**Aim**
Look in the material below for the line with "of the stick" and the line with "obj.matrix_world = world", then set down exactly those two lines and all lines between, nothing more.

**Provided data**
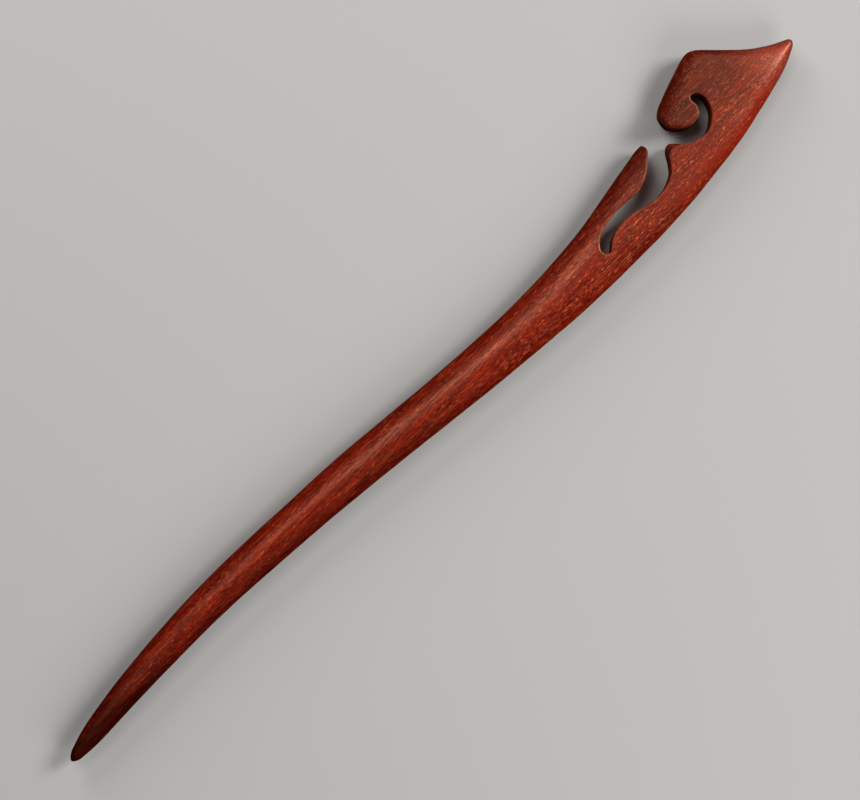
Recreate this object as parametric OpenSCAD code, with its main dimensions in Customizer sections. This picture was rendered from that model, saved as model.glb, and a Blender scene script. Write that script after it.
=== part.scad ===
// Hair stick carved from one flat board of wood: a tapered shaft with a gentle
// double bend, and an openwork head with a finger, a lobe, a scroll and a point.

/* [Size] */
// Length from the tip to the end of the point
stick_length = 180; // [150:1:210]
// Thickness of the board at its thickest, from the middle of the shaft to the head
board_thickness = 7; // [5:0.5:9]

/* [Edges] */
// Length of the rounding at the tip
tip_round = 1.8; // [1:0.1:3]
// Length of the rounding at the end of the point
point_round = 0.6; // [0.4:0.1:1.2]
// Radius of the rounded edges of the openwork
edge_round = 0.3; // [0.15:0.05:0.3]

/* [Smoothness] */
// Longest spacing of the sections along the shaft
shaft_step = 2.5; // [1.5:0.5:5]
// Longest spacing of the sections along the head
head_step = 1; // [0.75:0.25:2]
// Steps of each quarter of a section's rounded side
side_steps = 6; // [4:1:8]
// Steps between two neighbouring points of the openwork's outline
outline_steps = 4; // [2:1:5]

/* [Hidden] */

// The stick is drawn lying along X, with its tip at 0 and its point at drawn_length.
// Right and left are as seen from above, looking from the tip to the point.
drawn_length = 180;
plan_scale = stick_length / drawn_length;
mid_height = board_thickness / 2;
// Where the closer spacing of the sections begins
head_start = 128;
// Steps of the rounding at each end, and how far round it the first one is
end_steps = 6;
end_angle = 12;
// A section is flat on top over at least this share of its width
least_flat = 0.06;
// How full the rounded sides are. At 2 they are quarters of an ellipse, on the shaft.
// They grow fuller over the stretch of the shaft that widens into the head.
shaft_fullness = 2;
head_fullness = 2.3;
widening_start = 118;
widening_end = 132;
// How far the openwork's rounded edges are cut past the board's faces, and their slope there
round_margin = 0.05;
round_slope = tan(22.5);

// The board's outline and sections. Each row is one section across the stick.
// THICK is a share of the board's thickness. The two roundings say how far in from
// the edge the top starts to fall. On the shaft they meet, and it is round right across.
STATION = 0;
RIGHT = 1;
LEFT = 2;
THICK = 3;
ROUND_RIGHT = 4;
ROUND_LEFT = 5;
sections = [
    [0, -0.6, 1.15, 0.34, 5, 5],
    [5, -0.92, 2.78, 0.52, 5, 5],
    [10, -0.8, 3.75, 0.62, 5, 5],
    [20, -0.45, 5.05, 0.75, 5, 5],
    [30, -0.3, 5.8, 0.84, 5, 5],
    [40, -0.5, 6.1, 0.9, 5, 5],
    [50, -1.05, 5.95, 0.94, 5, 5],
    [60, -1.75, 5.5, 0.97, 5, 5],
    [70, -2.65, 5.05, 0.99, 5, 5],
    [80, -3.7, 4.22, 1, 5, 5],
    [90, -4.85, 3.3, 1, 5, 5],
    [100, -5.95, 2.6, 1, 5, 5],
    [110, -6.85, 2.15, 1, 4.6, 4.6],
    [120, -7.65, 2.25, 1, 4.3, 4.7],
    [130, -7.9, 3.15, 1, 4.1, 5.2],
    [140, -7.85, 4.9, 1, 3.9, 6],
    [148, -7.4, 6.4, 1, 3.6, 5.6],
    [154, -6.8, 8.35, 1, 3.3, 4.2],
    [158, -6.3, 9.8, 1, 3.1, 3.3],
    [162, -5.68, 11.15, 0.98, 3, 2.7],
    [163.5, -5.38, 11.65, 0.96, 3, 2.6],
    [165, -5.05, 11.87, 0.94, 3, 2.1],
    [166.5, -4.68, 11.3, 0.91, 2.9, 1.7],
    [169, -4.15, 8.93, 0.86, 2.7, 1.6],
    [173, -3.15, 5.05, 0.75, 2.3, 1.6],
    [176, -2.18, 2.87, 0.61, 1.7, 1.4],
    [179, -0.8, 1.32, 0.42, 0.9, 0.8],
    [180, -0.15, 0.85, 0.3, 0.8, 0.8]
];

// The openwork's outline, in four curves that follow each other round it.
// Along the finger, from the closed end of the long slot to past the finger's tip
finger_side = [
    [130.5, -3.55], [129.85, -3.05], [129.7, -2.35], [130.05, -1.55], [131.15, -0.5],
    [133.1, 0.25], [136, 0.7], [139.5, 0.65], [141.95, 0.6], [144.8, 1.7],
    [146.85, 3.35], [147.85, 4.2], [148.25, 4.95], [148.2, 5.7], [147.85, 6.15]
];
// Round the open mouth, clear of the board
mouth = [[146.1, 7], [147, 12], [154, 12], [155.8, 10]];
// Down the scroll, round its foot and up the inside of the curl
scroll_side = [
    [154.35, 8.6], [153.4, 7.6], [153.1, 6.3], [153.2, 4.8], [154.45, 3.3],
    [155.75, 2.4], [157.2, 2.1], [158.8, 2.55], [159.65, 3.95], [159.6, 5.2]
];
// Round the end of the curl, down its outside, over the lobe and back along the spine
spine_side = [
    [159.85, 5.85], [160.45, 5.9], [161.05, 5.5], [161.45, 4.85], [161.5, 3.5],
    [160.75, 1.65], [159.45, 0.35], [157.8, -0.5], [156, -0.4], [154.3, 0.15],
    [152.8, 1.45], [151.85, 2.45], [151.4, 2.8], [150.9, 2.65], [150.25, 2.05], [149.35, 0.5],
    [148.05, -1.1], [146.1, -2.05], [143.8, -2.45], [141.2, -2.15], [138.6, -1.45],
    [136, -1.25], [133.8, -1.6], [132.2, -2.3], [131.2, -3.15]
];

// A smooth curve through one column of the sections, at the station x
function slope(row, column) =
    let (before = sections[max(row - 1, 0)], after = sections[min(row + 1, len(sections) - 1)])
    (after[column] - before[column]) / (after[STATION] - before[STATION]);
function row_before(x) =
    max([for (row = [0 : len(sections) - 2]) if (sections[row][STATION] <= x) row]);
function at(x, column) =
    let (
        row = row_before(x),
        from = sections[row],
        to = sections[row + 1],
        span = to[STATION] - from[STATION],
        t = (x - from[STATION]) / span,
        share = (3 - 2 * t) * t * t,
        bend = (1 - t) * slope(row, column) - t * slope(row + 1, column)
    )
    from[column] * (1 - share) + to[column] * share + span * t * (1 - t) * bend;

// A smooth closed curve through a ring of points
function curve_point(a, b, c, d, t) =
    let (rise = c - a, turn = 2 * a - 5 * b + 4 * c - d, twist = 3 * b - a - 3 * c + d)
    b + (rise * t + turn * t * t + twist * t * t * t) / 2;
function on_ring(ring, i) = ring[(i + len(ring)) % len(ring)];
function closed_curve(ring, steps) = [
    for (i = [0 : len(ring) - 1], k = [0 : steps - 1])
        curve_point(on_ring(ring, i - 1), ring[i], on_ring(ring, i + 1), on_ring(ring, i + 2), k / steps)
];

// Where the sections stand: close together at the rounded ends, in even steps between
function end_share(k) = end_angle + (90 - end_angle) * k / end_steps;
function end_station(length, k) = length * (1 - cos(end_share(k)) / cos(end_angle));
function even_stations(from, to, step) =
    let (count = ceil((to - from) / step))
    [for (k = [1 : count - 1]) from + (to - from) * k / count];
stations = concat(
    [for (k = [0 : end_steps]) end_station(tip_round, k)],
    even_stations(tip_round, head_start, shaft_step),
    [head_start],
    even_stations(head_start, drawn_length - point_round, head_step),
    [for (k = [end_steps : -1 : 0]) drawn_length - end_station(point_round, k)]
);

// How much of a section the rounding of the ends leaves
function end_taper(x, length) = x >= length ? 1 : sqrt(1 - pow(cos(end_angle) * (1 - x / length), 2));
function taper(x) = end_taper(x, tip_round) * end_taper(drawn_length - x, point_round);

// How far in from the edge a rounded side has come at an angle round it
function fullness(x) =
    let (widened = min(max((x - widening_start) / (widening_end - widening_start), 0), 1))
    shaft_fullness + (head_fullness - shaft_fullness) * widened;
function inward(x, a) = 1 - pow(cos(a), 2 / fullness(x));

// One section: up the right side, over the top, down the left side and back below
side_angles = [for (k = [0 : side_steps]) 90 * k / side_steps];
function section_ring(x) =
    let (
        middle = (at(x, LEFT) + at(x, RIGHT)) / 2,
        half = (at(x, LEFT) - at(x, RIGHT)) / 2 * taper(x),
        widest = half * (1 - least_flat),
        right = min(at(x, ROUND_RIGHT), widest),
        left = min(at(x, ROUND_LEFT), widest),
        rise = mid_height * min(at(x, THICK), 1) * taper(x),
        over = concat(
            [for (a = side_angles) [x, middle - half + right * inward(x, a), rise * sin(a)]],
            [for (a = side_angles) [x, middle + half - left * inward(x, 90 - a), rise * cos(a)]]
        ),
        under = [for (i = [len(over) - 2 : -1 : 1]) [x, over[i].y, -over[i].z]]
    )
    concat(over, under);

// The faces between two rings of points
function band(here, ahead, around) = [
    for (k = [0 : around - 1])
        let (next = (k + 1) % around)
        [here + k, here + next, ahead + next, ahead + k]
];

// The board with its rounded sides, before the openwork is cut
module blank() {
    rings = [for (x = stations) section_ring(x)];
    around = len(rings[0]);
    last = len(rings) - 1;
    polyhedron(
        points = [for (ring = rings) each ring],
        faces = concat(
            [[for (k = [around - 1 : -1 : 0]) k]],
            [for (i = [0 : last - 1]) each band(i * around, (i + 1) * around, around)],
            [[for (k = [0 : around - 1]) last * around + k]]
        )
    );
}

// The openwork's outline, and the way into the wood at each of its points
openwork_outline = closed_curve(concat(finger_side, mouth, scroll_side, spine_side), outline_steps);
function into_wood(i) =
    let (along = on_ring(openwork_outline, i + 1) - on_ring(openwork_outline, i - 1))
    [-along.y, along.x] / norm(along);

// What is sawn out between the finger, the lobe, the scroll and the curl. Towards both
// faces of the board it widens in two flats, which round its edges. Each level is given
// by how far into the wood it lies from the outline, and by its height.
round_in = edge_round * (1 - cos(45));
upper_levels = [
    [0, mid_height - edge_round],
    [round_in, mid_height - round_in],
    [edge_round + round_margin, mid_height + round_margin * round_slope]
];
levels = concat(
    [for (i = [len(upper_levels) - 1 : -1 : 0]) [upper_levels[i].x, -upper_levels[i].y]],
    upper_levels
);
module openwork() {
    around = len(openwork_outline);
    last = len(levels) - 1;
    polyhedron(
        points = [
            for (level = levels, i = [0 : around - 1])
                let (place = openwork_outline[i] + into_wood(i) * level.x)
                [place.x, place.y, level.y]
        ],
        faces = concat(
            [[for (k = [around - 1 : -1 : 0]) k]],
            [for (i = [0 : last - 1]) each band(i * around, (i + 1) * around, around)],
            [[for (k = [0 : around - 1]) last * around + k]]
        )
    );
}

// The drawing's middle across, so that the origin is under the middle of the stick
edges_y = [for (x = stations, column = [RIGHT, LEFT]) at(x, column)];
middle_y = (min(edges_y) + max(edges_y)) / 2;

module hair_stick() {
    color("#8c3220")
        translate([-stick_length / 2, -middle_y * plan_scale, mid_height])
            scale([plan_scale, plan_scale, 1])
                difference() {
                    blank();
                    openwork();
                }
}

hair_stick();
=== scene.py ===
"""The hair stick's looks: a smooth carved body in place of the solid, red wood, floor, light, camera."""

import math

import bpy
import numpy as np
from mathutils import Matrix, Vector


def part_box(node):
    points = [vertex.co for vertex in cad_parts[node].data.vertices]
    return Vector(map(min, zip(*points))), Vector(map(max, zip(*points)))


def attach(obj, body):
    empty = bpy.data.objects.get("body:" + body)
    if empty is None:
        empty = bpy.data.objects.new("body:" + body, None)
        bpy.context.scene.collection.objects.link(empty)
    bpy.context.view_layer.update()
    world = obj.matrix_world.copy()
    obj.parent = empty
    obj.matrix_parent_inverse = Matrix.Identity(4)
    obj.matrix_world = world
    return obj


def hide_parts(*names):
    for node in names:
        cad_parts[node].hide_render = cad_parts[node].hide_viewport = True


MM = 0.001
NODE = "hair_stick"

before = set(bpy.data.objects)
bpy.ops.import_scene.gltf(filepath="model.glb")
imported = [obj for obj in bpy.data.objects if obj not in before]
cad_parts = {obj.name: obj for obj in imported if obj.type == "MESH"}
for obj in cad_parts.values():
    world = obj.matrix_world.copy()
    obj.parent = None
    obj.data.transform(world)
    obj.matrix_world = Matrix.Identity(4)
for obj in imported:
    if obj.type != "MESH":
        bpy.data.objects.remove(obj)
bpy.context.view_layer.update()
lowest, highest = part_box(NODE)
# The solid's length and thickness in millimetres, and its middle in metres
LENGTH = (highest.x - lowest.x) / MM
THICKNESS = (highest.z - lowest.z) / MM
MIDDLE = (lowest + highest) / 2

# The stick is drawn along X in millimetres, with its tip at 0 and its point at 180. Right
# and left are as seen from above, looking from the tip to the point. Each section: station,
# right edge, left edge, share of the thickness, and how far in the two roundings reach.
STATION, RIGHT, LEFT, THICK, ROUND_RIGHT, ROUND_LEFT = range(6)
SECTIONS = np.array([
    [0, -0.6, 1.15, 0.34, 5, 5],
    [5, -0.92, 2.78, 0.52, 5, 5],
    [10, -0.8, 3.75, 0.62, 5, 5],
    [20, -0.45, 5.05, 0.75, 5, 5],
    [30, -0.3, 5.8, 0.84, 5, 5],
    [40, -0.5, 6.1, 0.9, 5, 5],
    [50, -1.05, 5.95, 0.94, 5, 5],
    [60, -1.75, 5.5, 0.97, 5, 5],
    [70, -2.65, 5.05, 0.99, 5, 5],
    [80, -3.7, 4.22, 1, 5, 5],
    [90, -4.85, 3.3, 1, 5, 5],
    [100, -5.95, 2.6, 1, 5, 5],
    [110, -6.85, 2.15, 1, 4.6, 4.6],
    [120, -7.65, 2.25, 1, 4.3, 4.7],
    [130, -7.9, 3.15, 1, 4.1, 5.2],
    [140, -7.85, 4.9, 1, 3.9, 6],
    [148, -7.4, 6.4, 1, 3.6, 5.6],
    [154, -6.8, 8.35, 1, 3.3, 4.2],
    [158, -6.3, 9.8, 1, 3.1, 3.3],
    [162, -5.68, 11.15, 0.98, 3, 2.7],
    [163.5, -5.38, 11.65, 0.96, 3, 2.6],
    [165, -5.05, 11.87, 0.94, 3, 2.1],
    [166.5, -4.68, 11.3, 0.91, 2.9, 1.7],
    [169, -4.15, 8.93, 0.86, 2.7, 1.6],
    [173, -3.15, 5.05, 0.75, 2.3, 1.6],
    [176, -2.18, 2.87, 0.61, 1.7, 1.4],
    [179, -0.8, 1.32, 0.42, 0.9, 0.8],
    [180, -0.15, 0.85, 0.3, 0.8, 0.8],
])
# Lengths of the rounding at the tip and at the end of the point
TIP_ROUND = 1.8
POINT_ROUND = 0.6
# Where the shaft starts to widen into the head, and where the head begins
WIDENING = (118, 132)
# How full the rounded sides are on the shaft, where they are quarters of an ellipse, and on
# the head
FULLNESS = (2, 2.8)
# How much further in the rounded sides start on the head, so that they meet its faces softly
FURTHER_IN = 0.4
# How much lower the head's faces are at their edges than in the middle
CROWN = 0.45

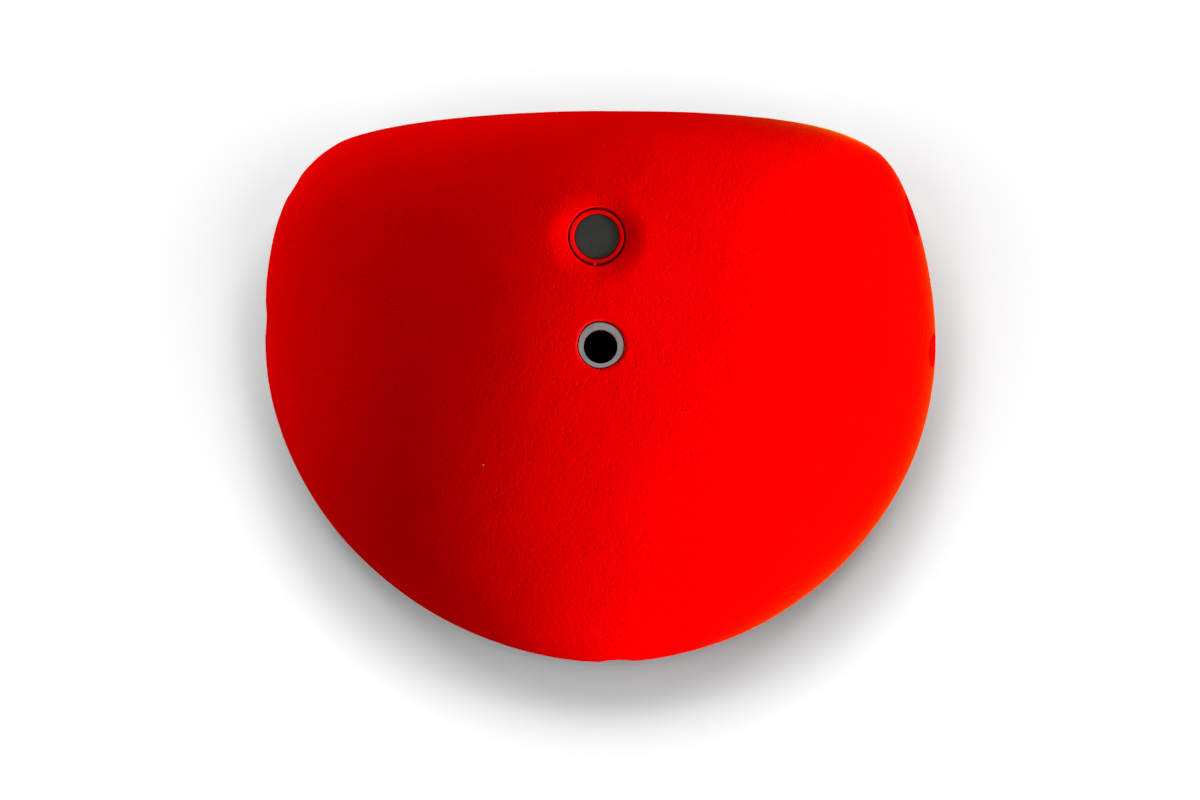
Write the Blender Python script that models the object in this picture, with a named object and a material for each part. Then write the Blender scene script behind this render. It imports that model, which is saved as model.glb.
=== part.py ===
# Two-hand jug hold for a climbing wall. It lies on its back: the wall plane is z = 0, +Z points out of the
# wall, +Y is up the wall towards the lip, and the origin is on the bolt axis. Lengths are in metres.

from math import asin, atan2, cos, pi, radians, sin, sqrt

import bmesh
import bpy
from mathutils import Matrix, Vector
from mathutils.geometry import interpolate_bezier, intersect_line_line_2d, intersect_line_sphere_2d

# Outline seen from the front. A shoulder's inset is from the corner of the box round the outline, and a reach
# is the length of a curve handle. The left shoulder stands a little higher than the right one.
TOP_Y = 0.0841
BOTTOM_Y = -0.1130
BOTTOM_X = 0.0026
HALF_WIDTH = 0.1200
TOP_REACH = 0.0590
BOTTOM_REACH = 0.0608
RIGHT_SHOULDER_INSET = (0.0216, 0.0142)
RIGHT_SHOULDER_SLOPE = radians(-35.0)
RIGHT_SHOULDER_REACH = (0.0179, 0.0158)
RIGHT_SIDE_Y = 0.0006
RIGHT_SIDE_REACH = (0.0238, 0.0642)
LEFT_SHOULDER_INSET = (0.0277, 0.0108)
LEFT_SHOULDER_SLOPE = radians(26.0)
LEFT_SHOULDER_REACH = (0.0061, 0.0318)
LEFT_SIDE_Y = 0.0031
LEFT_SIDE_REACH = (0.0164, 0.0654)
OUTLINE_STEPS = (16, 12, 20)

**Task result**
// The drawing's middle across, so that the origin is under the middle of the stick
edges_y = [for (x = stations, column = [RIGHT, LEFT]) at(x, column)];
middle_y = (min(edges_y) + max(edges_y)) / 2;

module hair_stick() {
    color("#8c3220")
        translate([-stick_length / 2, -middle_y * plan_scale, mid_height])
            scale([plan_scale, plan_scale, 1])
                difference() {
                    blank();
                    openwork();
                }
}

hair_stick();
=== scene.py ===
"""The hair stick's looks: a smooth carved body in place of the solid, red wood, floor, light, camera."""

import math

import bpy
import numpy as np
from mathutils import Matrix, Vector


def part_box(node):
    points = [vertex.co for vertex in cad_parts[node].data.vertices]
    return Vector(map(min, zip(*points))), Vector(map(max, zip(*points)))


def attach(obj, body):
    empty = bpy.data.objects.get("body:" + body)
    if empty is None:
        empty = bpy.data.objects.new("body:" + body, None)
        bpy.context.scene.collection.objects.link(empty)
    bpy.context.view_layer.update()
    world = obj.matrix_world.copy()
    obj.parent = empty
    obj.matrix_parent_inverse = Matrix.Identity(4)
    obj.matrix_world = world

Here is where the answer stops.